> [SHORT PROBLEM] Reproduce all of the material word for word.
######
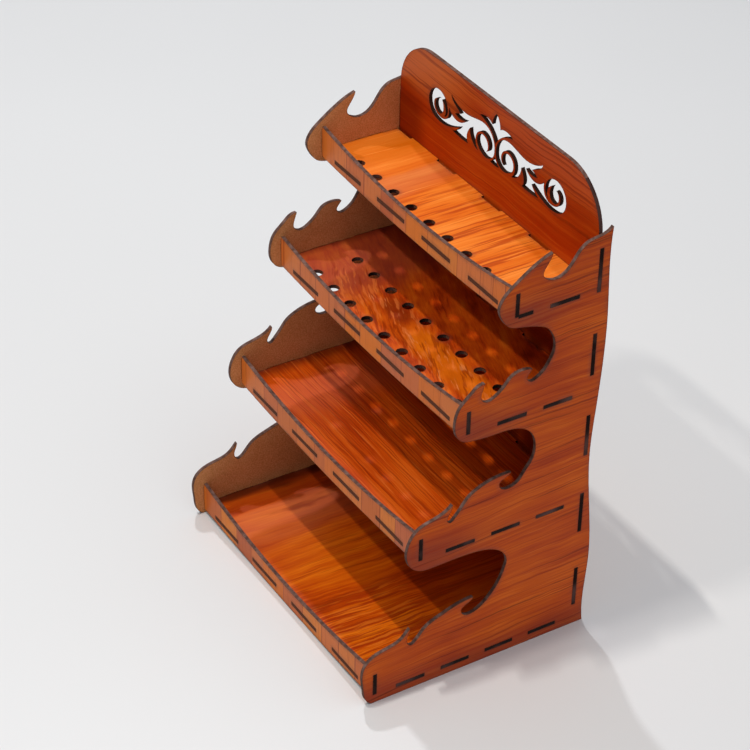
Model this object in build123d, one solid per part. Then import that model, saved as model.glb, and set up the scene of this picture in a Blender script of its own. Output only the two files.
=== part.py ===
from build123d import *
import os

# A four-tier paint shelf of laser-cut sheet, held together by tabs in slots.
# Millimetres. X runs along the shelves, Y from the front to the back, Z up.

# Sheet and fit
sheet = 3.0                 # thickness of every panel
slot_gap = 0.15             # clearance round a tab in its slot

# Overall sizes
width = 270.0               # over the outer faces of the two side panels
back_y = 186.7              # middle of the back panel, from the foot of the side panels
crest_height = 85.8         # top edge of the back panel above the top shelf
crest_radius = 42.0         # rounded top corners of the back panel

# Tiers, from the bottom up
first_shelf_z = 8.0         # middle of the bottom shelf
rises = (114.1, 101.0, 88.1)
first_lip_y = 6.0           # middle of the lowest lip
lip_step = 36.8             # each lip stands this much further back than the one below
tier_names = ("bottom", "second", "third", "top")

# Tabs of the shelves in the side panels
side_tab = 25.0
side_tab_count = 4
side_tab_front = 19.0       # first tab behind the middle of the lowest lip
side_tab_back = 15.2        # last tab in front of the back panel
side_tab_least = 10.0       # a tab that the lip would cut shorter than this is left out

# Tabs of the shelves in the lips and in the back panel
long_tab = 38.0
long_tab_count = 4
long_tab_inset = 38.25      # middle of the outer tabs from the side panels
shoulder_gap = 2.0          # shelf edge to back panel, between the tabs

# Tabs of the back panel and of the lips in the side panels
back_tab = 36.5
back_tab_count = 5
back_tab_first = 37.5       # middle of the lowest tab above the ground
back_tab_last = 16.7        # middle of the highest tab above the top shelf
lip_tab = 19.5

# Lips: heights above and below the middle of their shelf
lip_rim = 2.0               # ear above the lip's tab
lip_middle = 10.0
lip_end_drop = 4.5
lip_sag = 4.5
lip_ground_gap = 0.7        # the lowest lip hangs just clear of the ground

# Brush holes
hole_diameter = 9.0
hole_count = 9
hole_inset = 32.0           # middle of the end holes from the side panels
hole_setback = 11.1         # row of holes behind the back face of the lip

# Cut-out in the crest
scroll_width = 182.0
scroll_rise = 37.0          # its base line above the top shelf


def evenly(first, last, count):
    """Places of count things spread evenly from first to last."""
    return [first + i * (last - first) / (count - 1) for i in range(count)]


# Values that follow from the sizes above
inner_x = width / 2 - sheet
tiers = len(tier_names)
shelf_z = [first_shelf_z + sum(rises[:k]) for k in range(tiers)]
lip_y = [first_lip_y + lip_step * k for k in range(tiers)]
back_front_y = back_y - sheet / 2
crest_top = shelf_z[-1] + crest_height
slot_sheet = sheet + 2 * slot_gap
side_tab_y = evenly(lip_y[0] + side_tab_front, back_front_y - side_tab_back - side_tab, side_tab_count)
long_tab_x = evenly(long_tab_inset - inner_x, inner_x - long_tab_inset, long_tab_count)
back_tab_z = evenly(back_tab_first, shelf_z[-1] + back_tab_last, back_tab_count)
hole_x = evenly(hole_inset - inner_x, inner_x - hole_inset, hole_count)

# Shelves with brush holes, by tier: the lips that each row of holes stands behind
hole_rows = {2: (2, 3), 3: (3,)}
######
> [OUTPUT OF THE TASK]
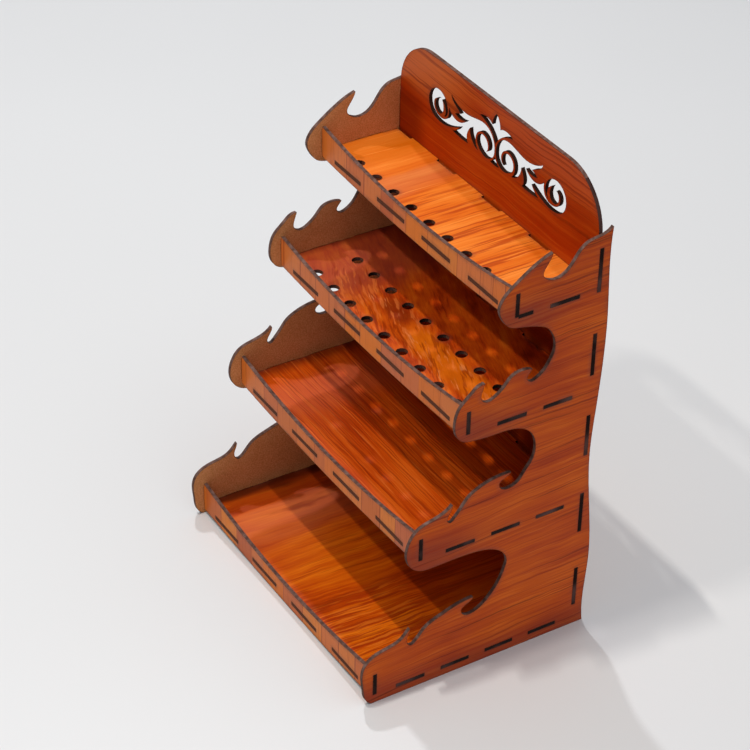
Model this object in build123d, one solid per part. Then import that model, saved as model.glb, and set up the scene of this picture in a Blender script of its own. Output only the two files.
=== part.py ===
from build123d import *
import os

# A four-tier paint shelf of laser-cut sheet, held together by tabs in slots.
# Millimetres. X runs along the shelves, Y from the front to the back, Z up.

# Sheet and fit
sheet = 3.0                 # thickness of every panel
slot_gap = 0.15             # clearance round a tab in its slot

# Overall sizes
width = 270.0               # over the outer faces of the two side panels
back_y = 186.7              # middle of the back panel, from the foot of the side panels
crest_height = 85.8         # top edge of the back panel above the top shelf
crest_radius = 42.0         # rounded top corners of the back panel

# Tiers, from the bottom up
first_shelf_z = 8.0         # middle of the bottom shelf
rises = (114.1, 101.0, 88.1)
first_lip_y = 6.0           # middle of the lowest lip
lip_step = 36.8             # each lip stands this much further back than the one below
tier_names = ("bottom", "second", "third", "top")

# Tabs of the shelves in the side panels
side_tab = 25.0
side_tab_count = 4
side_tab_front = 19.0       # first tab behind the middle of the lowest lip
side_tab_back = 15.2        # last tab in front of the back panel
side_tab_least = 10.0       # a tab that the lip would cut shorter than this is left out

# Tabs of the shelves in the lips and in the back panel
long_tab = 38.0
long_tab_count = 4
long_tab_inset = 38.25      # middle of the outer tabs from the side panels
shoulder_gap = 2.0          # shelf edge to back panel, between the tabs

# Tabs of the back panel and of the lips in the side panels
back_tab = 36.5
back_tab_count = 5
back_tab_first = 37.5       # middle of the lowest tab above the ground
back_tab_last = 16.7        # middle of the highest tab above the top shelf
lip_tab = 19.5

# Lips: heights above and below the middle of their shelf
lip_rim = 2.0               # ear above the lip's tab
lip_middle = 10.0
lip_end_drop = 4.5
lip_sag = 4.5
lip_ground_gap = 0.7        # the lowest lip hangs just clear of the ground

# Brush holes
hole_diameter = 9.0
hole_count = 9
hole_inset = 32.0           # middle of the end holes from the side panels
hole_setback = 11.1         # row of holes behind the back face of the lip

# Cut-out in the crest
scroll_width = 182.0
scroll_rise = 37.0          # its base line above the top shelf


def evenly(first, last, count):
    """Places of count things spread evenly from first to last."""
    return [first + i * (last - first) / (count - 1) for i in range(count)]


# Values that follow from the sizes above
inner_x = width / 2 - sheet
tiers = len(tier_names)
shelf_z = [first_shelf_z + sum(rises[:k]) for k in range(tiers)]
lip_y = [first_lip_y + lip_step * k for k in range(tiers)]
back_front_y = back_y - sheet / 2
crest_top = shelf_z[-1] + crest_height
slot_sheet = sheet + 2 * slot_gap
side_tab_y = evenly(lip_y[0] + side_tab_front, back_front_y - side_tab_back - side_tab, side_tab_count)
long_tab_x = evenly(long_tab_inset - inner_x, inner_x - long_tab_inset, long_tab_count)
back_tab_z = evenly(back_tab_first, shelf_z[-1] + back_tab_last, back_tab_count)
hole_x = evenly(hole_inset - inner_x, inner_x - hole_inset, hole_count)

# Shelves with brush holes, by tier: the lips that each row of holes stands behind
hole_rows = {2: (2, 3), 3: (3,)}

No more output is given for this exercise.